Whatever is passed to the readline() function is prompted to the screen, and whatever the user entered, is returned as a char * which you can assign to a variable of your choosing.

Importantly, the string that is returned by readline() is created via a malloc(), so you'll need to free() it at some point to avoid a memory leak.

The last piece of the prompting is to include the background process group's pgid in the prompt. Normally, you'd do this by using a printf(), but the readline() command does not take a format, it takes a string. You'll need to do the formatting differently.

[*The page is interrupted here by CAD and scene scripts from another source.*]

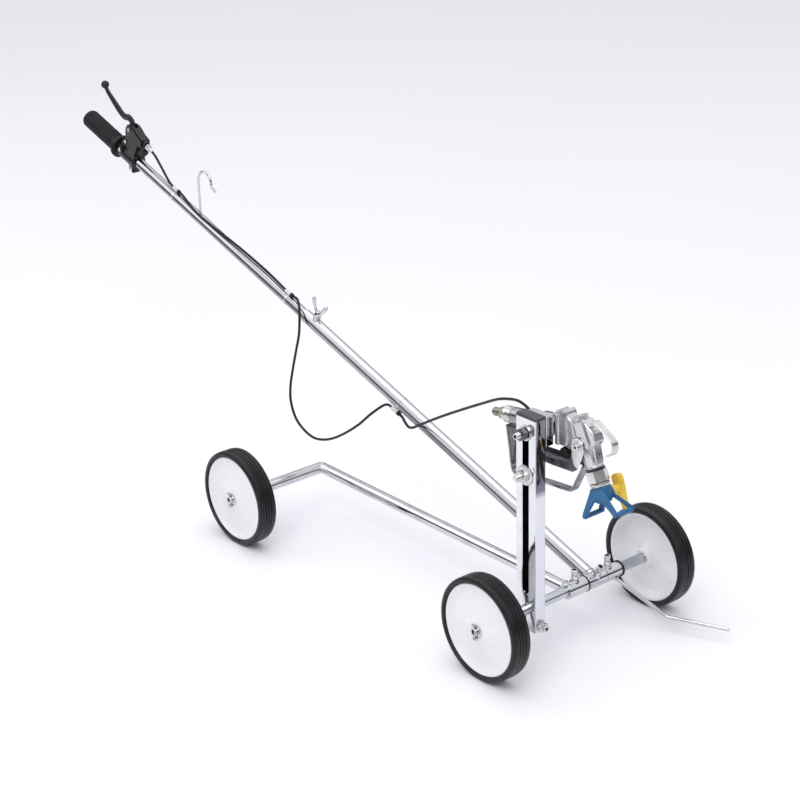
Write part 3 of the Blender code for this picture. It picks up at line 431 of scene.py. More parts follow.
LOWER_CHROME = tube_chrome("lower_tube_chrome", [
    (0.0, (0.66, 0.66, 0.68)), (0.32, (0.70, 0.70, 0.72)), (0.42, (0.36, 0.355, 0.37)),
    (0.56, (0.34, 0.335, 0.35)), (0.72, (0.54, 0.54, 0.56)), (0.88, (0.70, 0.70, 0.73)),
    (1.0, (0.72, 0.72, 0.75))])
UPPER_CHROME = tube_chrome("upper_tube_chrome", [
    (0.0, (0.62, 0.62, 0.64)), (0.30, (0.66, 0.66, 0.68)), (0.40, (0.30, 0.30, 0.31)),
    (0.52, (0.24, 0.24, 0.25)), (0.74, (0.34, 0.34, 0.35)), (0.90, (0.50, 0.50, 0.52)),
    (1.0, (0.60, 0.60, 0.62))])


# ---- shapes: each is (points, faces), in metres ----


def frame_of(axis):
    return Vector(axis).normalized().to_track_quat("Z", "Y").to_matrix()


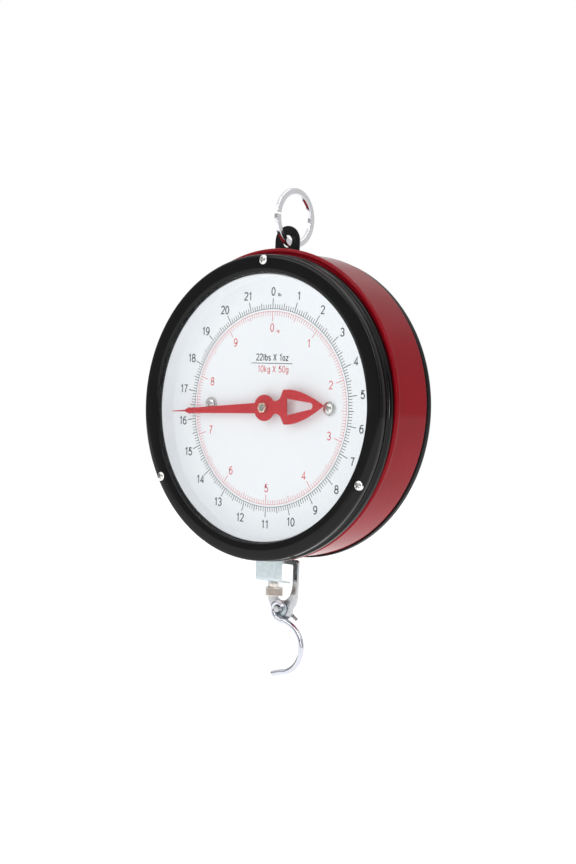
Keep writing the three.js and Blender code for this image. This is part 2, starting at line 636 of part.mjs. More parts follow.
// ---------------------------------------------------------------- hook
// S-shaped round wire: an eye round the pin, a short shank and a wide open bowl.
function hook() {
  const arc = (x, z, radius, from, to, count) => {
    const list = [];
    for (let k = 0; k <= count; k += 1) {
      const angle = (from + (to - from) * k / count) * RAD;
      list.push(new THREE.Vector3(x + radius * Math.cos(angle), HOOK.y, z + radius * Math.sin(angle)));
    }
    return list;
  };
  const bowl = { x: 3.5, z: -158.6, r: 17 };
  const path = [
    ...arc(0, PIN.z, HOOK.eyeR, 20, 195, 7),
    new THREE.Vector3(-2.9, HOOK.y, -138.3),
    new THREE.Vector3(1.2, HOOK.y, -140.8),
    new THREE.Vector3(6.4, HOOK.y, -141.6),
    ...arc(bowl.x, bowl.z, bowl.r, 62, -88, 10),
    new THREE.Vector3(-4.2, HOOK.y, -177.9),
  ];
  const curve = new THREE.CatmullRomCurve3(path, false, 'centripetal');
  return wire(curve, HOOK.wireR, 8, 48);
}
add('hook', 'chrome', hook());

const hangingScale = new THREE.Group();
hangingScale.add(scale);
export default hangingScale;
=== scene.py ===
"""Looks of a hanging dial spring scale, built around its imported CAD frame. Blender 4.5.

Shapes are laid out in millimetres from the centre of the dial's face, as the CAD part is:
X to the reader's right, Y to the back, Z up. place() turns them into the shared frame in metres.
"""

import math
from itertools import product

import bmesh
import bpy
from mathutils import Matrix, Vector


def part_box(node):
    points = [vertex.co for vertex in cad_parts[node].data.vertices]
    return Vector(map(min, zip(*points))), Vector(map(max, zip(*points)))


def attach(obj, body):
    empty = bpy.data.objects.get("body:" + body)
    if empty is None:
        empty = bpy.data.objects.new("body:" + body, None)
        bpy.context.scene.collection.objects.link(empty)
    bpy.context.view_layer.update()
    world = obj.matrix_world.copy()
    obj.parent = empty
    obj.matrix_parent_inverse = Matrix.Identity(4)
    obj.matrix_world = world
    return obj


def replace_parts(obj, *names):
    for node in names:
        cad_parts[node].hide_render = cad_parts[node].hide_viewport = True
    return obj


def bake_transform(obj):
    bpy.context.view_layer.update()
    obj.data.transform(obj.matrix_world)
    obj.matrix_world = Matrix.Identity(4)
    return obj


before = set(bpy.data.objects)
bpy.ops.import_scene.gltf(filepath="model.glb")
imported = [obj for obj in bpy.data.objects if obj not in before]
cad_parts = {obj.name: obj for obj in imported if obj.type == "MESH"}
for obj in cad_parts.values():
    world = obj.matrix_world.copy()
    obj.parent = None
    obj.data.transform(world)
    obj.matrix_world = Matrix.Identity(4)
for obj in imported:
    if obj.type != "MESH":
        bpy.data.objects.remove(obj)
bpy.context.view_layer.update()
SCENE = bpy.context.scene

# ---- places taken from the frame
MM = 0.001
_dial_low, _dial_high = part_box("dial_plate")
DIAL_THICKNESS = 0.8
ORIGIN = Vector(((_dial_low.x + _dial_high.x) / 2, _dial_high.y - DIAL_THICKNESS * MM,
                 (_dial_low.z + _dial_high.z) / 2))


def place(point):
    """A point in millimetres from the dial's centre, as a point of the frame in metres."""
    return ORIGIN + Vector(point) * MM


def local_box(node):
    """Lowest and highest corner of a CAD node, in millimetres from the dial's centre."""
    return [(corner - ORIGIN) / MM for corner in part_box(node)]


def middle(node):
    """Centre of a CAD node's box, in millimetres from the dial's centre."""
    low, high = local_box(node)
    return (low + high) / 2


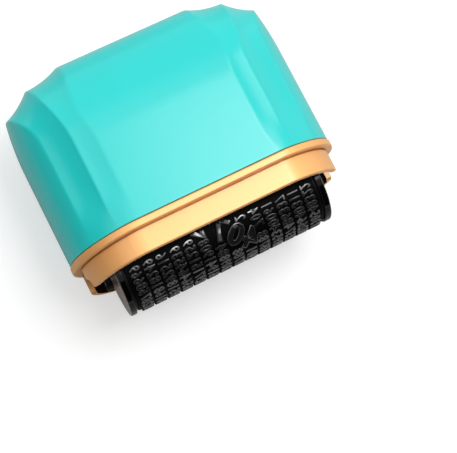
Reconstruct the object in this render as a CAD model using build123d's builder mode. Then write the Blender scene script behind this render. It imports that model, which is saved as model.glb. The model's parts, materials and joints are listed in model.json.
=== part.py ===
from build123d import *
from math import cos, degrees, radians, sin, sqrt
import os

# Privacy roller stamp, lying on its rear broad face.
# +X runs along the rollers, +Y from the die roller towards the top of the housing, and +Z out of
# the front broad face. All lengths are in millimetres, all angles in degrees.

# Plan of the trim ring, which every other outline is set in from. The arc of an end is larger than
# a half circle's by the spare, so that it meets the flat front at a slight angle, which is rounded.
ring_width = 53.8
ring_depth = 30.9
end_arc_spare = 0.55
corner_radius = 8.0

# Trim ring
collar_height = 1.4
collar_top_fillet = 0.3
collar_foot_fillet = 0.35
skirt_inset = 1.37
skirt_wall = 1.0
skirt_height = 4.4
skirt_edge_fillet = 0.3
groove_height = 0.25
groove_depth = 0.3
notch_width = 5.2
notch_front_fillet = 2.2
notch_rear_fillet = 0.5
tongue_height = 2.2
tongue_wall = 0.8
tongue_gap = 0.2

# Housing
housing_step = 0.2
housing_wall = 1.8
side_height = 19.5
end_top_radius = 57.0

# Flutes: each is the trace of a long roller of this radius, carried over the top of the housing.
# Its axis lies beyond the end arc's centre, and above the crest. At the sides it dips in by the
# depths below.
flute_radius = 16.0
inner_flute_shift = 9.55
inner_flute_rise = 14.46
outer_flute_shift = 20.8
outer_flute_rise = 9.67
flute_side_depth = 0.33
flute_foot_depth = 0.07

# Die roller
die_axis_drop = 4.87
rubber_radius = 8.0
rubber_wall = 1.1
print_columns = 14
print_column_gap = 0.4
print_side_margin = 0.45
print_relief = 0.45
shoulder_step = 0.8
shoulder_width = 0.4
die_flange_step = 0.1
die_flange_thickness = 1.3
die_flange_edge_fillet = 0.25
die_core_wall = 1.7
die_spigot_length = 4.0
die_bush_wall = 1.2
die_axle_radius = 1.0

# Ink roller
ink_radius = 6.6
ink_nip = 0.15
foam_wall = 3.0
ink_overhang = 0.2
ink_core_wall = 1.0
ink_cap_step = 1.0
ink_cap_thickness = 1.2
ink_cap_edge_fillet = 0.3
ink_spigot_length = 3.0
ink_bush_wall = 0.8
ink_axle_radius = 0.75

# Washers, and the retaining rings of the ink roller's axle
washer_wall = 1.2
die_washer_thickness = 0.5
ink_washer_thickness = 0.8
clip_thickness = 0.5
clip_wall = 1.15
clip_mouth_share = 0.7
clip_groove_depth = 0.22
clip_side_gap = 0.05
axle_tail = 0.5
axle_end_chamfer = 0.2

# Frame
frame_gap = 0.13
deck_thickness = 1.75
window_gap = 0.6
lug_thickness = 1.2
lug_side_gap = 2.08
lug_wall = 1.0
lug_root_spread = 1.4
cheek_thickness = 0.95
chamber_gap = 0.9
chamber_wall = 1.2
roof_gap = 1.72
roof_thickness = 1.4

# Screws and the bosses that take them
boss_radius = 2.6
screw_radius = 1.0
screw_length = 7.0
screw_head_radius = 1.8
screw_head_height = 1.2
screw_recess_radius = 0.8
screw_recess_depth = 0.6
boss_hole_spare = 1.5

# Fits
running_fit = 0.04
press_gap = 0.02
seat_gap = 0.05
overrun = 1.0

# Sizes and places that follow from those above. Heights are over the joint of ring and housing.
end_arc_radius = ring_depth / 2 + end_arc_spare
end_centre = ring_width / 2 - end_arc_radius
top_radius = ring_depth / 2 - housing_step
crest_height = side_height + top_radius
roller_drop = die_axis_drop + rubber_radius
joint_y = (roller_drop - crest_height) / 2
mid_z = ring_depth / 2
skirt_foot = -collar_height - skirt_height
tongue_inset = housing_step + housing_wall + tongue_gap
mouth_inset = tongue_inset + tongue_wall
deck_inset = skirt_inset + skirt_wall + frame_gap
deck_top = -collar_height - seat_gap
ink_axis_height = -die_axis_drop + rubber_radius + ink_nip + ink_radius
roof_height = ink_axis_height + ink_radius + roof_gap
cheek_half_depth = ink_radius + chamber_gap + chamber_wall
lug_radius = die_axle_radius + lug_wall
lug_root_half_width = lug_radius + lug_root_spread
die_flange_radius = rubber_radius - die_flange_step
die_core_radius = rubber_radius - rubber_wall - press_gap
die_bush_radius = die_axle_radius + running_fit + die_bush_wall
ink_core_radius = ink_radius - foam_wall - press_gap
ink_bush_radius = ink_axle_radius + running_fit + ink_bush_wall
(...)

The right tool for this job is sprintf(), which like printf(), will format print a string, but instead of printing it to stdout will store the result in another string. For example, here's how I produced the prompt in the examples above:

 char prompt[64+PATH_MAX]; //PATH_MAX is a pre-defined length of the path
 char cwd[PATH_MAX];

 getcwd(cwd,path_max); //get the current working directory

 sprintf(prompt,              //store result of formating in string prompt
         "nvysh (%d): %s $ ", //the format string 
         bg_pgid,             //the process group id of the background process
         basename(cwd));      //the basename of the current working directory

input = readline(prompt); //prompt with the prompt

More Tips

  • Much of this project is figuring out how to interact between the previous labs. Take a close look at the key parts of those labs before proceeding.
  • You may find it useful to use a linked list for your parsing. This way you can parse all the commands and then perform the pipeline unrolling. But you could also use the the parsing methods from the lab.
  • You can assume that all command lines have no more than 1024 arguments. This will make setting up the argv array more straightforward.
  • You may want look into strtok_r(), which allows you to tokenize the same string multiple times, but there are other ways to do your parsing.
  • Use valgrind to find memory errors and violations as these may cause strange errors down the road.
  • The man pages are your best friend. Read them carefully, and scroll all the way down. There may be some sample code in there.